Adding to the selection are some close relatives of the rata and pohutukawa that exist throughout the South Pacific. Many of these look almost identical to our New Zealand species, but they will often bloom at different times of the year. Even if your garden is tiny, you can enjoy a splash of that crimson glory in your own backyard.

Here are some favourites. Not all are widely available in any particular season, but Go Gardening centres are always happy to help you find the right plant to suit your needs.

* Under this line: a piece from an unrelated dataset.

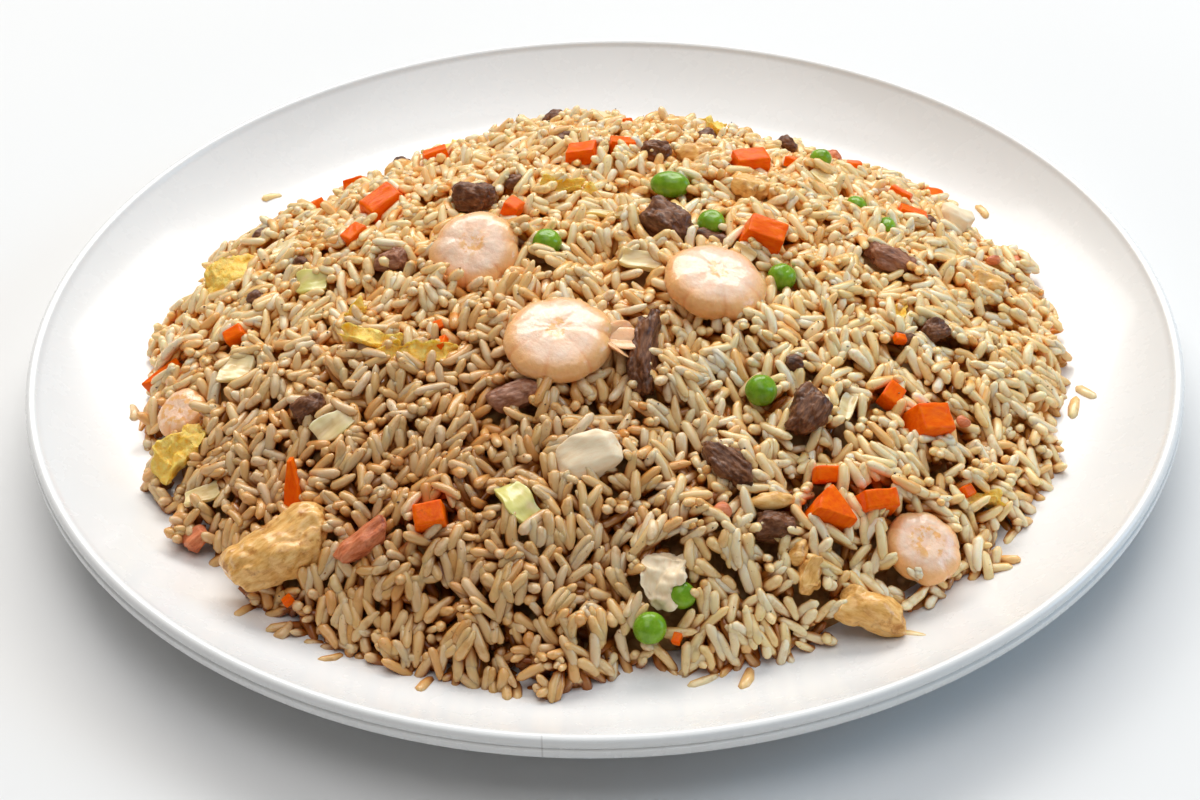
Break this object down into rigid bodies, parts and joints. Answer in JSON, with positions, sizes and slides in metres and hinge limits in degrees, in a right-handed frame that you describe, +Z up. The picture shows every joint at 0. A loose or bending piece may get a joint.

  • Metrosideros ‘Vibrance’ – A pohutukawa from Coromandel selected for its compact growth and bright orange-red flowers.
  • Metrosideros ‘Maori Princess’ – A tall and upright pohutukawa with deep crimson flowers. Makes a good shelterbelt or street tree.
  • Metrosideros 'Scarlet Pimpernel' – A hardy pohutukawa although it needs protection from frost when young.
  • Metrosideros 'Pink Lady' – A tall and straight pohutukawa with watermelon pink flowers.
  • Metrosideros ‘Fire Mountain’ – A round spreading habit and orange-scarlet flowers.
  • Metrosideros 'Maungapiko' – A natural hybrid featuring the extreme hardiness of the southern rata with the quicker growth of the pohutukawa.
  • Metrosideros 'Mistral' – A natural hybrid of rata and pohutukawa from Great Barrier Island that flowers at an early age. 
  • Metrosideros ‘Aurea’ – A large pohutukawa with yellow flowers.

Large shrubs

  • Metrosideros umbellata – A young Southern rata grows as a neat multi-branched shrub. While it becomes a tall forest tree in nature, this slow grower is useful in small gardens and a spectacular site in full bloom when it becomes a cloud of red.
  • Metrosideros kermadecensis 'Variegata' – A small tree with compact green and cream leaves. Flowers are produced at an early age. It is extremely hardy to coastal conditions, a popular hedge and good in containers.
  • Metrosideros 'Moon Maiden' –  A compact yellow flowered form flowering in early summer.
  • Metrosideros ‘Springfire’ – This popular Hawaiian cultivar has a compact rounded habit up to around 3m tall and wide, with prolific flowering in spring or early summer.

Small – medium shrubs

  • Metrosideros ‘Tahiti’ – A Pacific Island variety perfect for small gardens and growing in containers. Beautiful all year round, it produces tidy mounding foliage that changes from olive to silvery grey, a beautiful contrast to the scarlet flowers and the conspicuous red buds. ‘Tahiti’ will bloom anytime from late autumn till spring. It needs a frost-free location.
  • Metrosideros ‘Tahitian Sunset’ – A variegated form of Tahiti for an extra splash of colour.
  • Metrosideros ‘Golden Dawn’ – Combines melon pink flowers with brightly variegated foliage. It may grow to 3m tall but is very happy being kept small with an annual trim after flowering - great in tubs.

Vines and groundcovers

  • Metrosideros carminea – ‘Crimson rata vine’ can be grown as a climber or low shrub. Flowers smother the plant in late winter and spring. Fantastic over retaining walls.
  • Metrosideros carminea ‘Carousel’ – A dwarf variegated shrub form of rata vine with glossy lime-green leaves with broad gold margins. Small carmine-red flowers appear in spring. Ideal as a groundcover or in a pot.
  • Metrosideros carminea 'Ferris Wheel' – A small shrub with glossy dark green leaves and bright crimson spring. Great in a pot.
  • Metrosideros perforata – ‘Akatea’ or ‘small white rata’ has glossy green leaves and small white flowers. In the wild it is the vine, but cutting grown plants taken from mature vines grow as a shrub.
  • Metrosideros fulgens – Another of the NZ rata vines with orange to red flowers and a long winter flowering period.

In the garden ...

Few gardens have the space for a huge pohutukawa tree and their vigorous roots mean its important not to plant too close to buildings.  However, because they respond well to pruning and trimming, pohutukawa are easily adapted to small spaces. They are fantastic as shelter hedging, or can trimmed as tidy silhouettes in a mixed planting. With annual trimming they can even be restrained in a large tub. By selectively removing branches, trees can be trained to a more open structure to maintain a view or let in more light.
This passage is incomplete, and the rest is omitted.